Un arrêté gouvernemental proscrit désormais aux magasins spécialisés, la vente des fleurs et de feuilles de cannabidiol en France. Plusieurs acteurs du secteur ont saisi le Conseil d’Etat vendredi dernier pour contester cette décision.
Alors que de plus en plus de pays européens envisagent de légaliser le cannabis, la France fait machine arrière. Le 31 décembre dernier, un décret ministériel annonçait l’interdiction pure et simple de la vente et de la consommation de feuilles et de fleurs de CBD. Cette molécule appelée cannabidiol, présente dans la plante de chanvre, est beaucoup utilisée dans le traitement des convulsions, de l’inflammation et des états anxieux. Contrairement au THC, le CBD n’est pas addictif et n’a pas d’effets psychoactifs. Pour autant, sa combustion reste mauvaise pour la santé. La plus haute juridiction administrative a donc été saisie par divers acteurs de la filière, souhaitant obtenir la suspension en urgence de l’arrêté pris par le gouvernement.
Une menace pour de nombreuses entreprises
Pour la majorité des magasins spécialisés, cette interdiction signe la mort de leur établissement. Fin 2021, on comptait plus de 2000 boutiques de CBD en France dont 30 dans le Bas-Rhin. Selon Stéphane Fischer, gérant de La Casa Verde à Strasbourg, la fleur de CBD représente 60 à 70% du chiffre d’affaires pour de nombreuse boutiques. Pour autant, il reste confiant face à cet arrêté, « Le droit européen dit qu’on a toujours le droit de le faire et la loi européenne prime toujours sur le droit français donc pour moi ça ne change pas grand-chose ». Même si le but premier de cette décision gouvernementale est de protéger les consommateurs, Stéphane Fischer voit les choses différemment. « À mon avis, ce sont les labos, et les tabacs qui veulent le monopole du marché du CBD», attaque-t-il.

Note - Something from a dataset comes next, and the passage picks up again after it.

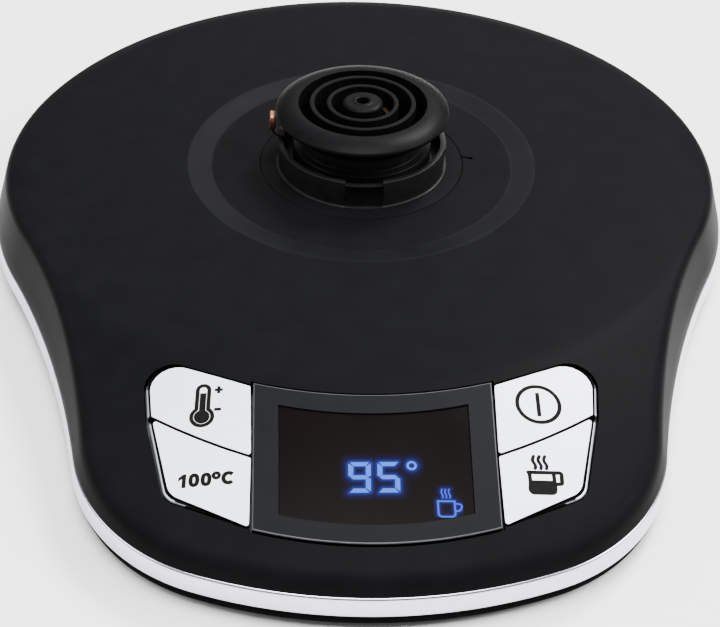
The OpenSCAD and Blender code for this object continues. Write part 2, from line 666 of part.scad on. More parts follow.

« On ne sait pas sur quel pied danser »
Bien que ce nouvel arrêté inquiète de nombreux professionnels de la filière, il sème aussi la confusion. Emeric Millet, 23 ans, gérant de Deli Hemp CBD à Strasbourg, reste plutôt perplexe, « On peut vendre des résines, ce qui ressemble grossièrement à de la résine de cannabis. Mais je n’ai pas le droit de vendre de fleurs, car ça ressemble au cannabis », constate-t-il. Pour autant, le commerçant, reste plutôt optimiste. Dans sa boutique, la vente de fleur représente que 30% du chiffre d’affaires. « On est une jeune boutique, on a encore une clientèle plutôt âgée », explique-t-il. Emeric Millet essaye de diversifier au maximum les produits qu’il propose : huiles, cosmétiques ou encore infusions. Pour le jeune gérant, « la fleur ne fait pas tout.»
Des stocks à gérer
Dans l’attente de la décision du Conseil d’État, Emeric Millet, n’a pas eu d’autres choix que de déstocker, « On doit renvoyer notre stock dans notre siège à Paris et attendre », explique-t-il. Jusqu’au 15 janvier dernier, la possession et la vente de fleurs de CBD étaient encore autorisées. Par conséquent, les grosses entreprises ont pu écouler les stocks, sachant qu’une fleur se périme au bout de 6 mois. D’autres commerçants ont, eux, décidé de jouer la carte de la discrétion en continuant de vendre des fleurs, mais sans les mettre en avant dans leur vitrine.